He was so charismatic. I immediately thought about Picasso because he had that same vitality.
Following a series of strokes which began in 1996 and became progressively worse, Sem Ghelardini died in Pietrasanta on 12 January 1997 at the age of 69. An exhibition by artists associated with his studio, entitled Omaggio a Sem: Se tutto va bene...siamo rovinati, (Note: In English: Homage to Sem: If everything goes well... we are ruined) took place in the town in the autumn of that year. In 2012, Piazza Sem Ghelardini in Pietrasanta was named in his honour.

In the later years of his life, Ghelardini had acquired Il Feudo, a small farm in the hills outside Montignoso, and designed the vineyard's unique terracing system made from off-cuts of granite. The vineyard and its winery continue to be run by members of the Ghelardini family.

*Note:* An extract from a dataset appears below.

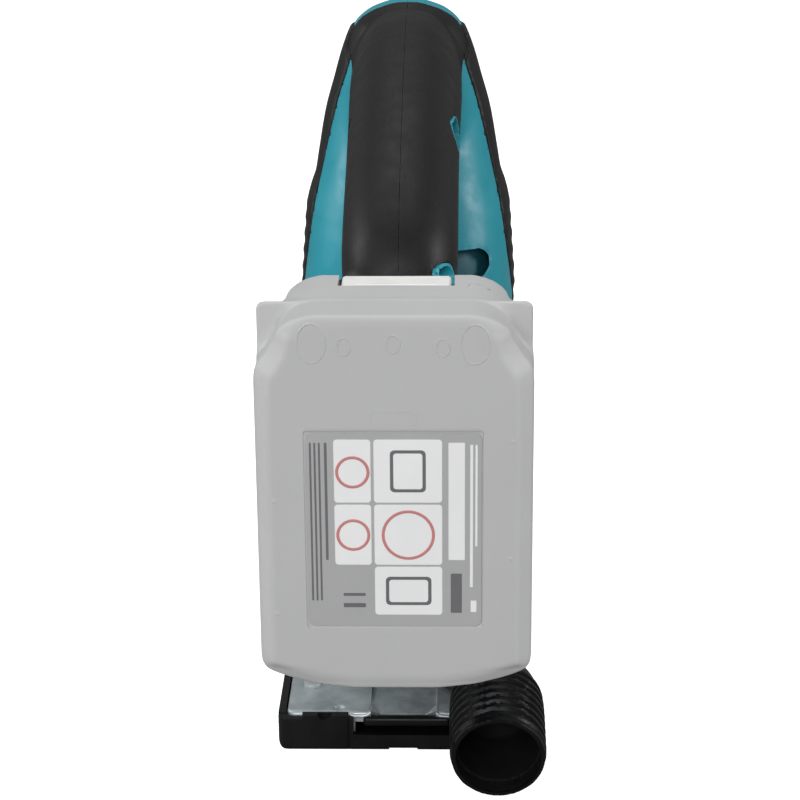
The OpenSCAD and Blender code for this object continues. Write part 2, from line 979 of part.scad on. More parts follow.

==Studio Sem after Ghelardini==
Since Gelardini's death, Studio Sem has been run jointly by his former assistant and collaborator Keara McMartin and his youngest son Pierangelo who is also a marble carver. The studio continues to specialise in the execution of works for contemporary sculptors including Helaine Blumenfeld, Damien Hirst and Peter Randall-Page but also produces classical and religious statuary.

The Fondazione Sem, founded in 2003 and administered by McMartin and Pierangelo Ghelardini, has provided three-month residencies at the studio for emerging sculptors since 2006. The residency program is financed by the Brian Mercer Charitable Trust and was set up by Helaine Blumenfeld and the Royal British Society of Sculptors. Masters and Emerging Sculptors from Studio Sem, a major exhibition of 36 artists who had worked at the studio from the 1960s to the early 2000s, was held in the University of Leicester's Harold Martin Botanic Garden from July to September 2007.

In 2016, the studio and its artists moved from the crowded historic center of Pietrasanta to more spacious premises in the nearby town of Camaiore.